2009 Portland GSA Annual Meeting (18-21 October 2009)

Paper No. 7
Presentation Time: 3:30 PM

SAVING CLASSIC GEOLOGY IN THE BARABOO DISTRICT OF WISCONSIN


DOTT Jr, Robert H., Geosciences, University of Wisconsin - Madison, 1215 W. Dayton Street, Madison, WI 53706 and ATTIG, John W., Wisconsin Geological and Natural History Survey, Univ of Wisconsin, Madison, WI 53705, rdott@geology.wisc.edu

The Baraboo District, an inlier of deformed Proterozoic rocks in southern Wisconsin, has been a geological mecca for more than a century. It continues to be an important teaching laboratory for dozens of colleges and also continues to foster important research.

U.S. Highway 12 crosses the center of the District with one sharp curve around a quartzite ridge called Point of Rocks. The Wisconsin Department of Transportation (WDOT) long wanted to improve this curve by removing the end of the ridge, however important sedimentary, structural, and metamorphic features critical for understanding the geology of the entire Distict are very well exposed here at an accessible place. In the 1980s a compromise was negotiated by the Wisconsin Geological and Natural History Survey to remove only ten feet of the quartzite ridge, which spared the most important features. In 2007 we learned that the WDOT was planning to convert U.S. 12 across the District to four lanes. In order to avoid an adjacent wetland, the proposed new alignment would have removed all of the precious geological features. Our geological community campaigned to save the Point of Rocks by documenting its scientific importance and hosting a visit by more than 25 people representing WDOT, the Wisconsin Department of Natural Resources, federal highway interests, contractors, the state geological survey and academic geologists. Our reception was cordial and WDOT not only agreed to modify the new alignment, but also suggested applying for eligibility for the National Register of Historic Places. Such eligibility was granted and an application for actual listing of the site on the Register is awaiting final approval.

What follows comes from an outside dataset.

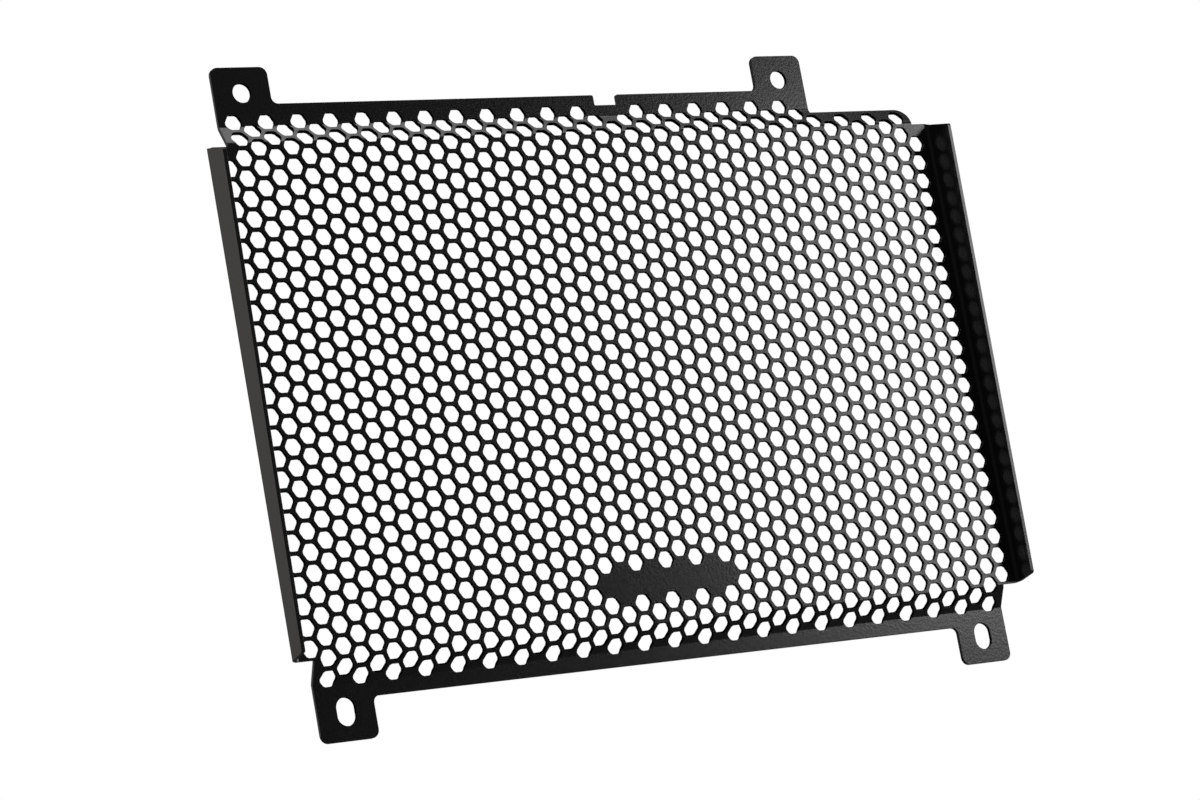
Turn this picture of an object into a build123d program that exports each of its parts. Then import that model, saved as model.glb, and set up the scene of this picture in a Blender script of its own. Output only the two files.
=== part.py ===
"""Motorcycle radiator guard: one aluminium sheet, laser cut flat and then folded.

A honeycomb panel stands a little in front of the two strips that carry its fixing tabs. Its side
flanges fold forwards. Lengths are in millimetres, angles in degrees. X runs to the right as seen
from the front, Y to the rear and Z up. The origin is midway between the two upper fixing holes, on
the rear face of their tabs, which seats on the radiator's brackets.
"""

import os
from math import cos, floor, radians, sin, sqrt, tan

from build123d import *

# Sheet
sheet_thickness = 1.5
fold_radius = 1.5  # inside every fold

# Panel and side flanges
panel_width = 315.2  # over the outer faces of the flanges
panel_height = 185.9  # between the lower and the upper fold line
upper_wing_relief = 0.9  # from the upper fold line to the end of the panel beside it
lower_wing_relief = 0.5
flange_depth_top = 14.5  # from the panel's rear face to the free edge
flange_depth_bottom = 10.5
flange_end_slope = 15.0

# Steps and strips
strip_width = 297.8
step_depth = 4.2  # the strips lie this far behind the panel
step_angle = 30.0
upper_strip_height = 8.5  # from its fold line to its edge
lower_strip_height = 6.2
shoulder_height = 6.8  # up the step to the edge right of the right tab
shoulder_radius = 5.0

# Fixing tabs
tab_width = 22.6
upper_tab_height = 13.8  # beyond the strip's edge
lower_tab_height = 14.7
right_tab_place = 93.0  # the upper right tab's middle, from the panel's middle
tab_corner_radius = 3.0
tab_root_radius = 2.5
hole_diameter = 7.2
hole_to_end = 9.6  # the hole's centre to the end of its tab
slot_width = 7.4
slot_length = 10.1
slot_to_end = 10.3

# Notch in the upper edge
notch_place = 13.0  # its middle, from the panel's middle
notch_width = 10.0
notch_depth = 4.0
notch_edge_radius = 0.8
notch_root_radius = 0.5

# Honeycomb cells, flat side up
cell_pitch = 15.5
cell_across_flats = 13.0
cell_margin_top = 3.75  # from the strip's upper edge to the first cells
cell_edge_web = 1.0  # least metal between a cell and an edge of the sheet

# Blank patch for a nameplate
plate_width = 57.0
plate_height = 8.0
plate_above_fold = 15.8  # its middle, above the lower fold line

# Values that follow from the ones above
half_sheet = sheet_thickness / 2
outer_radius = fold_radius + sheet_thickness
step_turn = radians(step_angle)
step_length = step_depth / sin(step_turn)
fold_z = panel_height / 2
strip_fold_z = fold_z + step_depth / tan(step_turn)
upper_edge_z = strip_fold_z + upper_strip_height
upper_end_z = upper_edge_z + upper_tab_height
lower_edge_z = -strip_fold_z - lower_strip_height
lower_end_z = lower_edge_z - lower_tab_height
upper_wing_z = fold_z - upper_wing_relief
lower_wing_z = lower_wing_relief - fold_z
shoulder_z = fold_z + shoulder_height * cos(step_turn)
strip_side = strip_width / 2
tab_side = strip_side - tab_width
tab_middle = strip_side - tab_width / 2
right_tab_left = right_tab_place - tab_width / 2
right_tab_right = right_tab_place + tab_width / 2
hole_z = upper_end_z - hole_to_end
slot_z = lower_end_z + slot_to_end
through = 4 * (step_depth + flange_depth_top)  # longer than the part is deep


def outline():
    """Front view of the strips and tabs, as x, z and corner radius, anticlockwise."""
    notch_left = notch_place - notch_width / 2
    notch_right = notch_place + notch_width / 2
    notch_z = upper_edge_z - notch_depth
    return [
        (-strip_side, lower_end_z, tab_corner_radius),
        (-tab_side, lower_end_z, tab_corner_radius),
        (-tab_side, lower_edge_z, tab_root_radius),
        (tab_side, lower_edge_z, tab_root_radius),
        (tab_side, lower_end_z, tab_corner_radius),
        (strip_side, lower_end_z, tab_corner_radius),
        (strip_side, shoulder_z, shoulder_radius),
        (right_tab_right, shoulder_z, 0),
        (right_tab_right, upper_end_z, tab_corner_radius),
        (right_tab_left, upper_end_z, tab_corner_radius),
        (right_tab_left, upper_edge_z, tab_root_radius),
        (notch_right, upper_edge_z, notch_edge_radius),
        (notch_right, notch_z, notch_root_radius),
        (notch_left, notch_z, notch_root_radius),
        (notch_left, upper_edge_z, notch_edge_radius),
        (-tab_side, upper_edge_z, tab_root_radius),
        (-tab_side, upper_end_z, tab_corner_radius),
        (-strip_side, upper_end_z, tab_corner_radius),
    ]


def rounded_face(plane, corners):
    """A flat face on a plane, from its corners and their radii."""
    points = [(u, v) for u, v, _ in corners]
    radii = [radius for _, _, radius in corners]
    return make_face(plane * FilletPolyline(*points, radius=radii, close=True))


def folded_strip():
    """The sheet from the lower tabs over both steps to the upper tabs."""
    front = step_depth - half_sheet
    rear = step_depth + half_sheet
    mitre = half_sheet * tan(step_turn / 2)
    section = [
        (front, lower_end_z, 0),
        (front, -strip_fold_z + mitre, fold_radius),
        (-half_sheet, -fold_z - mitre, outer_radius),
        (-half_sheet, fold_z + mitre, outer_radius),
        (front, strip_fold_z - mitre, fold_radius),
        (front, upper_end_z, 0),
        (rear, upper_end_z, 0),
        (rear, strip_fold_z + mitre, outer_radius),
        (half_sheet, fold_z - mitre, fold_radius),
        (half_sheet, -fold_z + mitre, fold_radius),
        (rear, -strip_fold_z - mitre, outer_radius),
        (rear, lower_end_z, 0),
    ]
    strip = extrude(rounded_face(Plane.YZ, section), strip_side, both=True)
    return strip & extrude(rounded_face(Plane.XZ, outline()), through, both=True)


def panel_with_flanges():
    """The flat panel between its fold lines, with both side flanges folded forwards."""
    side = panel_width / 2
    inside = side - sheet_thickness
    free_top = half_sheet - flange_depth_top
    free_bottom = half_sheet - flange_depth_bottom
    deepest = min(free_top, free_bottom)
    fold_end = -half_sheet - fold_radius
    slope = tan(radians(flange_end_slope))
    plan = [
        (-side, deepest, 0),
        (-inside, deepest, 0),
        (-inside, -half_sheet, fold_radius),
        (inside, -half_sheet, fold_radius),
        (inside, deepest, 0),
        (side, deepest, 0),
        (side, half_sheet, outer_radius),
        (-side, half_sheet, outer_radius),
    ]
    profile = [
        (half_sheet, lower_wing_z, 0),
        (half_sheet, upper_wing_z, 0),
        (fold_end, upper_wing_z, 0),
        (free_top, upper_wing_z - slope * (fold_end - free_top), 0),
        (free_bottom, lower_wing_z + slope * (fold_end - free_bottom), 0),
        (fold_end, lower_wing_z, 0),
    ]
    channel = extrude(rounded_face(Plane.XY, plan), fold_z, both=True)
    return channel & extrude(rounded_face(Plane.YZ, profile), panel_width, both=True)


def fixing_cutters():
    """The two round upper holes and the two upright lower slots."""
    across = Rot(X=90)
    hole = across * Cylinder(hole_diameter / 2, through)
    slot = across * extrude(SlotOverall(slot_length, slot_width, rotation=90), through / 2, both=True)
    holes = [Pos(x, 0, hole_z) * hole for x in (-tab_middle, right_tab_place)]
    return holes + [Pos(x, 0, slot_z) * slot for x in (-tab_middle, tab_middle)]


def height_to_z(height):
    """Level of a point on the sheet's middle line, from its distance up the sheet."""
    beyond_fold = abs(height) - fold_z
    on_step = min(max(beyond_fold, 0), step_length)
    level = abs(height) - on_step * (1 - cos(step_turn))
    return level if height > 0 else -level


def top_of_sheet(left, right):
    """Height up the sheet that cells between two x values may reach, before the edge web."""
    edge = fold_z + step_length + upper_strip_height
    if left < -strip_side or right > strip_side:
        return upper_wing_z
    if right > right_tab_right:
        return fold_z + shoulder_height
    if right > notch_place - notch_width / 2 and left < notch_place + notch_width / 2:
        return edge - notch_depth
    return edge


def bottom_of_sheet(left, right):
    """The same for the lower edge."""
    if left < -strip_side or right > strip_side:
        return lower_wing_z
    return -fold_z - step_length - lower_strip_height


def cell_places():
    """Centres of the honeycomb cells, as x and height up the sheet."""
    spacing = cell_pitch * sqrt(3) / 2
    half_cell = cell_across_flats / sqrt(3)
    reach = panel_width / 2 - outer_radius - cell_edge_web - half_cell
    columns = floor(2 * reach / spacing) + 1
    rows = floor(2 * (upper_edge_z - lower_edge_z) / cell_pitch)
    highest = top_of_sheet(0, 0) - cell_margin_top - cell_across_flats / 2
    plate_z = plate_above_fold - fold_z
    places = []
    for column in range(columns):
        x = (column - (columns - 1) / 2) * spacing
        top = top_of_sheet(x - half_cell, x + half_cell) - cell_edge_web - cell_across_flats / 2
        bottom = bottom_of_sheet(x - half_cell, x + half_cell) + cell_edge_web + cell_across_flats / 2
        for row in range(rows):
            height = highest - row * cell_pitch - (column + 1) % 2 * cell_pitch / 2
            beside_plate = abs(x) - cell_width(0) / 2 >= plate_width / 2
            clear_of_plate = abs(height - plate_z) >= (plate_height + cell_across_flats) / 2
            if bottom <= height <= top and (beside_plate or clear_of_plate):
                places.append((x, height))
    return places


def cell_width(offset):
    """Width of a cell at a height above or below its middle."""
    return 2 * (cell_across_flats - abs(offset)) / sqrt(3)


def cell_cutter(x, height):
    """A hexagonal hole cut from the front, whose corners keep their distances along the sheet."""
    half = cell_across_flats / 2
    bottom, middle, top = (height_to_z(height + offset) for offset in (-half, 0, half))
    side = cell_width(half) / 2
    corner = cell_width(0) / 2
    corners = [
        (x - side, bottom, 0),
        (x + side, bottom, 0),
        (x + corner, middle, 0),
        (x + side, top, 0),
        (x - side, top, 0),
        (x - corner, middle, 0),
    ]
    return extrude(rounded_face(Plane.XZ, corners), through / 2, both=True)


def radiator_guard():
    """The finished sheet in its mounted place."""
    sheet = folded_strip() + panel_with_flanges()
    sheet -= fixing_cutters()
    sheet -= [cell_cutter(x, height) for x, height in cell_places()]
    middle_x = (tab_middle - right_tab_place) / 2
    return Pos(middle_x, -step_depth - half_sheet, -hole_z) * sheet


os.makedirs("parts", exist_ok=True)
export_step(radiator_guard(), "parts/radiator_guard.step")
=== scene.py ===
# %% [markdown]
# # A motorcycle radiator guard
#
# The real guard is one aluminium sheet. A laser cuts its outline and its honeycomb while it is flat,
# a press folds it, and a black powder coat covers it. This lesson starts flat as well: an outline, the
# honeycomb by Geometry Nodes, and the coat as a material. The folds and the thickness follow, and then
# a camera and a small studio.

# %% Load the frame
from math import atan2, cos, pi, radians, sin, sqrt, tan

import bmesh
import bpy
from mathutils import Matrix, Vector


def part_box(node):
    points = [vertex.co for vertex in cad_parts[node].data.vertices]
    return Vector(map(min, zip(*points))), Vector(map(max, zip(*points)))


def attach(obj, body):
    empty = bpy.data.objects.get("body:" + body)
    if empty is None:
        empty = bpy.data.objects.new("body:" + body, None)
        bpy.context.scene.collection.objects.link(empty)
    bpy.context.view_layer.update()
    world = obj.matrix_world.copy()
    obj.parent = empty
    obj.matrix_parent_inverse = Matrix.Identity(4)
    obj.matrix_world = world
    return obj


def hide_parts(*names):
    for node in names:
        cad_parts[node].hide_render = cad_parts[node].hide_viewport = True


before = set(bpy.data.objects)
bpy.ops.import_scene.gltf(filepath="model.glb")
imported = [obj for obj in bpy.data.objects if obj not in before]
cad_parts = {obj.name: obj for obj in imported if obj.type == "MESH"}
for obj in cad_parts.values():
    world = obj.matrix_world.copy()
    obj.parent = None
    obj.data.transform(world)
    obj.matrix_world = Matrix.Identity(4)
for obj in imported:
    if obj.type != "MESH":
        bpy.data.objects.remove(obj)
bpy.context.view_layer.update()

guard_low, guard_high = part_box("radiator_guard")
print("Frame box in mm:", [round(1000 * v, 1) for v in (*guard_low, *guard_high)])

# %% [markdown]
# Two small helpers serve the whole lesson. One adds a node, sets it and links it. The other turns a
# colour as a paint chart gives it, in hex, into the linear values that Blender's sockets hold.


# %% Helpers for nodes and colours
def add_node(tree, kind, inputs=None, **settings):
    """Adds a node, applies its settings, and gives each input a value or a link."""
    node = tree.nodes.new(kind)
    for name, value in settings.items():
        setattr(node, name, value)
    for key, value in (inputs or {}).items():
        if isinstance(value, bpy.types.NodeSocket):
            tree.links.new(value, node.inputs[key])
        else:
            node.inputs[key].default_value = value
    return node


def linear(hex_colour):
    """Linear RGBA of an sRGB colour such as #1a1a1b."""
    channels = [int(hex_colour[i : i + 2], 16) / 255 for i in (1, 3, 5)]
    return (*[c / 12.92 if c <= 0.04045 else ((c + 0.055) / 1.055) ** 2.4 for c in channels], 1.0)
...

We have been fortunate to have such a cooperative group of planners, but this can not always be assumed and, as we have seen, institutional memories are short. Therefore the broader geological community must seek formal recognition and legal protection of exceptional geological sites similar to the recognition and protection already enjoyed by sensitive archaeological and biological sites.